**REQUEST**
Restate word for word the lines that begin the listing and end with the line holding "return node.outputs[0]".

######

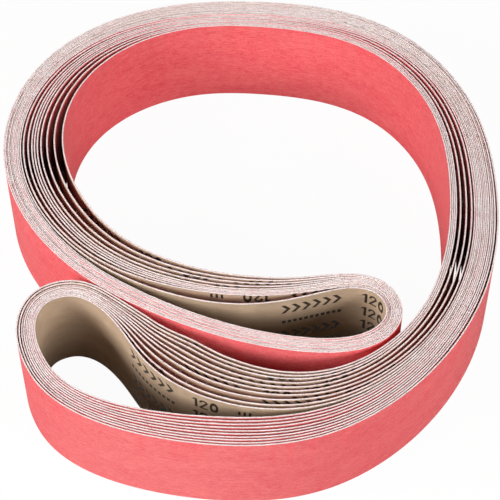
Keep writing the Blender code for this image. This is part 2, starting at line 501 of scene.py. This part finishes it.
def new_group(name, inputs, outputs):
    """A shader node group with float sockets: its tree, its input node and its output node."""
    tree = bpy.data.node_groups.new(name, "ShaderNodeTree")
    for label, default in inputs:
        socket = tree.interface.new_socket(name=label, in_out="INPUT", socket_type="NodeSocketFloat")
        socket.default_value = default
    for label in outputs:
        tree.interface.new_socket(name=label, in_out="OUTPUT", socket_type="NodeSocketFloat")
    return tree, tree.nodes.new("NodeGroupInput"), tree.nodes.new("NodeGroupOutput")


def place_group(tree, name, **values):
    node = tree.nodes.new("ShaderNodeGroup")
    node.node_tree = bpy.data.node_groups[name]
    for label, value in values.items():
        node.inputs[label.replace("_", " ")].default_value = value
    return node


def join(tree, value, socket):
    """Links a node's output to a socket, or sets the socket to a plain number."""
    if isinstance(value, bpy.types.NodeSocket):
        tree.links.new(value, socket)
    else:
        socket.default_value = value


def calc(tree, operation, *values):
    node = tree.nodes.new("ShaderNodeMath")
    node.operation = operation
    for value, socket in zip(values, node.inputs):
        join(tree, value, socket)
    return node.outputs[0]


def soft_step(tree, value, low, high):
    """0 below low and 1 above high, with a smooth rise between them."""
    node = tree.nodes.new("ShaderNodeMapRange")
    node.interpolation_type = "SMOOTHSTEP"
    join(tree, value, node.inputs["Value"])
    join(tree, low, node.inputs["From Min"])
    join(tree, high, node.inputs["From Max"])
    return node.outputs["Result"]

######

**PROBLEM SOLUTION**
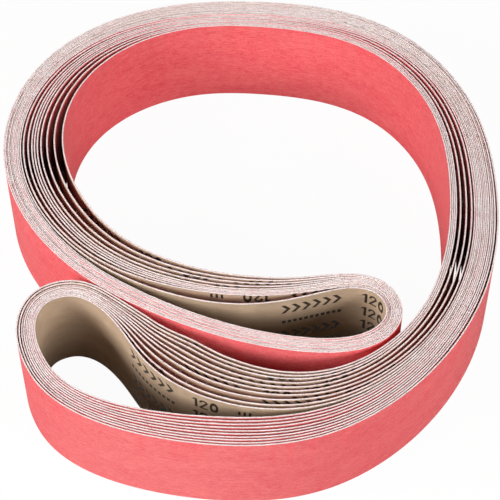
Keep writing the Blender code for this image. This is part 2, starting at line 501 of scene.py. This part finishes it.
def new_group(name, inputs, outputs):
    """A shader node group with float sockets: its tree, its input node and its output node."""
    tree = bpy.data.node_groups.new(name, "ShaderNodeTree")
    for label, default in inputs:
        socket = tree.interface.new_socket(name=label, in_out="INPUT", socket_type="NodeSocketFloat")
        socket.default_value = default
    for label in outputs:
        tree.interface.new_socket(name=label, in_out="OUTPUT", socket_type="NodeSocketFloat")
    return tree, tree.nodes.new("NodeGroupInput"), tree.nodes.new("NodeGroupOutput")


def place_group(tree, name, **values):
    node = tree.nodes.new("ShaderNodeGroup")
    node.node_tree = bpy.data.node_groups[name]
    for label, value in values.items():
        node.inputs[label.replace("_", " ")].default_value = value
    return node


def join(tree, value, socket):
    """Links a node's output to a socket, or sets the socket to a plain number."""
    if isinstance(value, bpy.types.NodeSocket):
        tree.links.new(value, socket)
    else:
        socket.default_value = value


def calc(tree, operation, *values):
    node = tree.nodes.new("ShaderNodeMath")
    node.operation = operation
    for value, socket in zip(values, node.inputs):
        join(tree, value, socket)
    return node.outputs[0]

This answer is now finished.